Take Shenzhen. Today, it functions as a seamless one-stop hub where firms like Foxconn can source components, labour, and logistics within hours. India’s dispersed and often poorly managed industrial zones can’t yet offer this level of efficiency. Moreover, unlike Japan and South Korea, India lacks large vertically integrated conglomerates. Its electronics sector is dominated by small and medium enterprises with limited capacity to scale or compete globally.
Opportunity in electronics manufacturing
The PLI scheme deserves credit for catalysing a conversation around manufacturing-led growth. And the timing of India’s outreach coincides with a global reordering of supply chains, driven in part by the US-China trade tensions. This offers India a window to attract companies looking to diversify out of China.

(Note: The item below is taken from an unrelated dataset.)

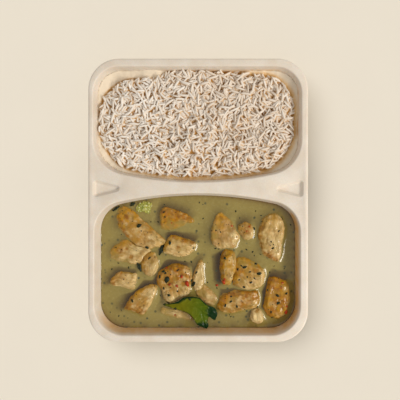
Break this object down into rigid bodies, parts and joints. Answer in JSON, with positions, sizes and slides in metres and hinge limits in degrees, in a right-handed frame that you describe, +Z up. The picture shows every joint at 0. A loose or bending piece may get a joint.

But that opportunity comes with a caveat. Many of these firms still depend on Chinese suppliers for components. If India mishandles this pivot—by being overly nationalistic or imposing unnecessary restrictions—it risks alienating key parts of the supply chain.
For India to truly break into the global top tier of electronics manufacturing, it must prioritise long-term consistency over short-term optics. Infrastructure must be upgraded, policies must be predictable, and workforce skills must be radically improved. The $500 billion dream is not out of reach—but any misstep now could turn ambition into illusion.